Hey New Yorker editors, why not give us stories that can stand on their own rather than what seem like writing samples?

Kinda getting sick of the New Yorker "stories" that are not really stories at all - and I know the New Yorker itself has been for a half-century known for its epiphanic stories that create a mood, an atmosphere, and then end with a moment, slightly unexpected, slightly off kilter, that in some way opens the story up rather than ties up the loose ends. Salinger was maybe the first, followed by many others and then of course the flaccid imitations in a thousand writing programs - the style that launch a thousand slips - because it's so seemingly easy - hey, I don't have to end this story at all! - and so hard to do well.
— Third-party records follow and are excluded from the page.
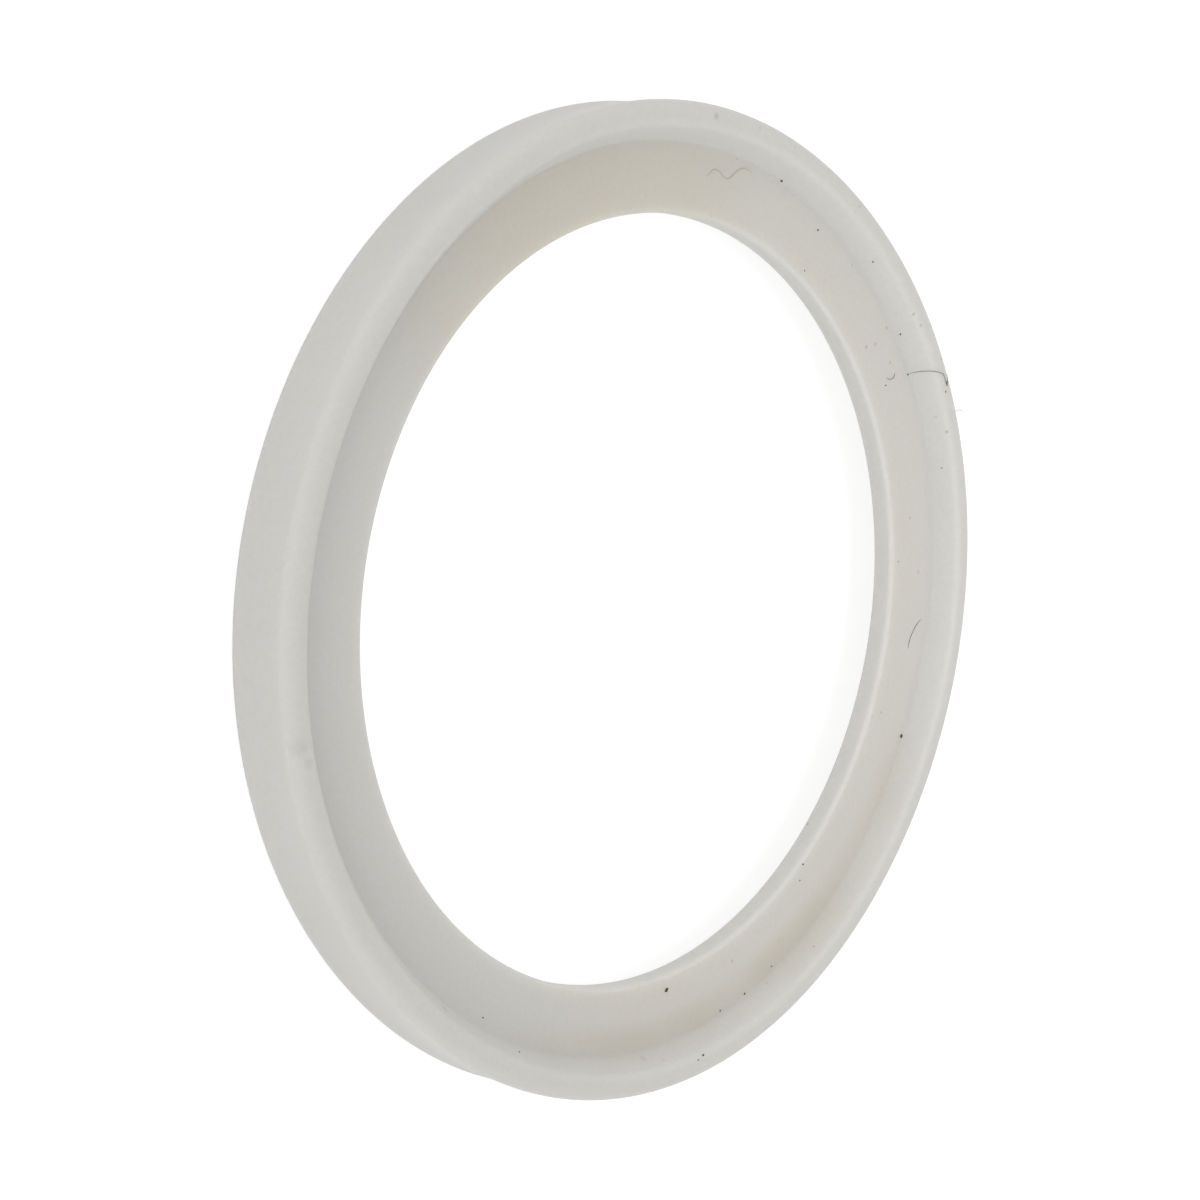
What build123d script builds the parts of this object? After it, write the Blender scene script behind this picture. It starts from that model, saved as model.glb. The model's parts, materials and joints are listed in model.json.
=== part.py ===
"""Flat sanitary clamp gasket with a raised rim, moulded in one piece from silicone.

The gasket lies flat, with its axis along +Z and its rim standing on z = 0.
"""
import os

from build123d import *

# --- Driving dimensions, millimetres ---
bore_radius = 30.1  # product bore, inside the web
foot_radius = 35.5  # where the web meets the rim's slanted inner sides
crest_radius = 36.8  # inner edge of the rim's flat crests
rim_radius = 38.75  # outside of the upper rim, as wide as the clamp flange
lower_rim_radius = 38.4  # outside of the lower rim, with the mould's draft
web_thickness = 2.0
upper_lip = 1.8  # the rim above the web's upper face
lower_lip = 2.8  # the rim below the web's lower face
waist_depth = 0.2  # how far the outer wall draws in between its two corners

# --- Moulded edges, millimetres ---
bore_edge_round = 0.35
foot_round = 0.4
crest_round = 0.8
upper_corner_round = 1.0
lower_corner_round = 0.8

# --- Heights, worked out from the above ---
web_bottom = lower_lip
web_top = web_bottom + web_thickness
rim_height = web_top + upper_lip
waist_height = rim_height / 2
waist_radius = (rim_radius + lower_rim_radius) / 2 - waist_depth


# --- Gasket: one section, turned about the axis ---
with BuildPart() as gasket:
    with BuildSketch(Plane.XZ) as section:
        with BuildLine():
            upper_corner = CenterArc(
                (rim_radius - upper_corner_round, rim_height - upper_corner_round),
                upper_corner_round,
                start_angle=0,
                arc_size=90,
            )
            lower_corner = CenterArc(
                (lower_rim_radius - lower_corner_round, lower_corner_round),
                lower_corner_round,
                start_angle=-90,
                arc_size=90,
            )
            ThreePointArc(
                lower_corner @ 1,
                (waist_radius, waist_height),
                upper_corner @ 0,
            )
            Polyline(
                upper_corner @ 1,
                (crest_radius, rim_height),
                (foot_radius, web_top),
                (bore_radius, web_top),
                (bore_radius, web_bottom),
                (foot_radius, web_bottom),
                (crest_radius, 0),
                lower_corner @ 0,
            )
        make_face()

        bore_edges, feet, crest_edges = section.vertices().group_by(Axis.X)[:3]
        fillet(bore_edges, bore_edge_round)
        fillet(feet, foot_round)
        fillet(crest_edges, crest_round)
    revolve(axis=Axis.Z)

gasket.part.label = "gasket"

# --- Output ---
os.makedirs("parts", exist_ok=True)
export_step(gasket.part, "parts/gasket.step")
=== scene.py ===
import json
import math

import bmesh
import bpy
from bpy.props import FloatProperty, FloatVectorProperty, IntProperty, PointerProperty
from mathutils import Matrix, Vector, noise


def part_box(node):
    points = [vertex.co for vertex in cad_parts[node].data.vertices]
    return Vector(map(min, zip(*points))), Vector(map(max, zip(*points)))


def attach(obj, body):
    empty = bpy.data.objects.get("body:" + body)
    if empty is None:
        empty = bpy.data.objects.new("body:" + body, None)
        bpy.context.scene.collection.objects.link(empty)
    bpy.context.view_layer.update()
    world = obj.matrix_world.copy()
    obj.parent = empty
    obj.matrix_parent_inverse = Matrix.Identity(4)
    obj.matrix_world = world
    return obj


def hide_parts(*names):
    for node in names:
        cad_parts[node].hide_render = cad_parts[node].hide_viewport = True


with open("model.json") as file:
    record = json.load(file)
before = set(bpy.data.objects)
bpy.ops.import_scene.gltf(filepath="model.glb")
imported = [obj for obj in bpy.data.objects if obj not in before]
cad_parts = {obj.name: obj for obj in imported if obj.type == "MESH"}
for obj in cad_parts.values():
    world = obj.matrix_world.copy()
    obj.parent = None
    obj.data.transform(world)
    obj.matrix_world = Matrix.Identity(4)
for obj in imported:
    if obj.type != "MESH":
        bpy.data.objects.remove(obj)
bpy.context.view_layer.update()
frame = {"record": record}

bl_info = {
    "name": "Clamp gasket finish",
    "version": (1, 0, 0),
    "blender": (4, 5, 0),
    "location": "View3D > Sidebar > Gasket",
    "description": "Milky silicone skin, grime, grit and lint for a flat sanitary clamp gasket",
    "category": "Object",
}

MM = 0.001

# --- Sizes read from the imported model, metres ---
BOX_LOW, BOX_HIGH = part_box("gasket")
MOUNTS = {m["name"]: m for m in frame["record"]["mounts"]}
RIM_RADIUS = (BOX_HIGH[0] - BOX_LOW[0]) / 2
RIM_HEIGHT = BOX_HIGH[2] - BOX_LOW[2]
BORE_RADIUS = MOUNTS["product_bore"]["dims"]["r_mm"] * MM
WEB_TOP = MOUNTS["upper_sealing_face"]["pos_m"][2]
WEB_BOTTOM = MOUNTS["lower_sealing_face"]["pos_m"][2]


# --- Places on the ring: angle from +X about the axis in degrees, radius in metres ---
# Painted warm light and real dust: the web's warmer cream tone and the brown dots both gather towards
# this angle
DUSTY_AND_WARM_LIT_SIDE = 0.0
DIRT_ANGLE = -56.0
BROWNED = (
    # angle, radius, reach, strength
    (98, 33.0 * MM, 13.0 * MM, 0.6),
    (120, 33.0 * MM, 13.0 * MM, 0.75),
    (140, 33.0 * MM, 12.0 * MM, 0.5),
)
SMUDGES = (
    # angle, radius, reach, strength
    (-159, 38.2 * MM, 1.0 * MM, 0.08),
    (-157, 37.6 * MM, 0.6 * MM, 0.06),
    (-117, 36.0 * MM, 0.5 * MM, 0.20),
    (93, 37.8 * MM, 0.4 * MM, 0.20),
    (-79, 36.0 * MM, 0.5 * MM, 0.12),
)
GRAINS = (
    # angle, radius, size
    (76, 35.6 * MM, 0.32 * MM),
    (44, 35.8 * MM, 0.20 * MM),
    (38, 35.5 * MM, 0.26 * MM),
    (39, 32.6 * MM, 0.18 * MM),
    (65, 31.0 * MM, 0.14 * MM),
    (56, 36.2 * MM, 0.16 * MM),
    (34, 37.4 * MM, 0.18 * MM),
    (12, 31.0 * MM, 0.14 * MM),
    (-13, 35.2 * MM, 0.30 * MM),
    (-24, 35.5 * MM, 0.16 * MM),
    (-39, 30.5 * MM, 0.18 * MM),
    (-41, 31.3 * MM, 0.14 * MM),
    (-52, 35.1 * MM, 0.18 * MM),
    (-58, 35.3 * MM, 0.20 * MM),
    (-63, 35.2 * MM, 0.16 * MM),
    (-70, 36.9 * MM, 0.22 * MM),
    (-71, 37.1 * MM, 0.14 * MM),
    (-73, 31.3 * MM, 0.38 * MM),
    (-102, 36.0 * MM, 0.20 * MM),
    (-109, 34.7 * MM, 0.16 * MM),
)
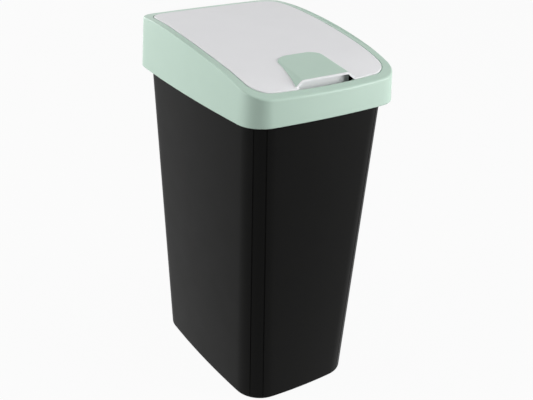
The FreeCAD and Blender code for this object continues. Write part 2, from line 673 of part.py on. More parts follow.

No - now the magazine is moving it even further and publishing what to all intents and purposes are not stories at all but snippets, excerpts from works in progress. Okay, that can be a great thing - most of the 19th century novels were published in serials and some of teh greatest 20th c novels were published as works in progress, e.g., Finnegans Wake, Remembrance. But these seem more like the kind of promotional materials publishers hand out at bookseller conventions. Take this week's story by Nicole Krauss, one of the 20 under 40: it's actually quite good for what it is, but it isn't enough of anything to be truly good. She writes about a novelist (not her, someone older) who years back had heard a dinner story about a murder-suicide, wrote about the episode, then years later came across the man whose story she'd appropriated. All told very well and it's full of promise, but this piece just ends abruptly, not only with no resolution but with odd features unexplained (why is she telling this to a "your honor"?) - obviously seems clipped from something longer, something possibly very good, but why not give us a work that can stand on its own rather than what basically amounts to a writing sample?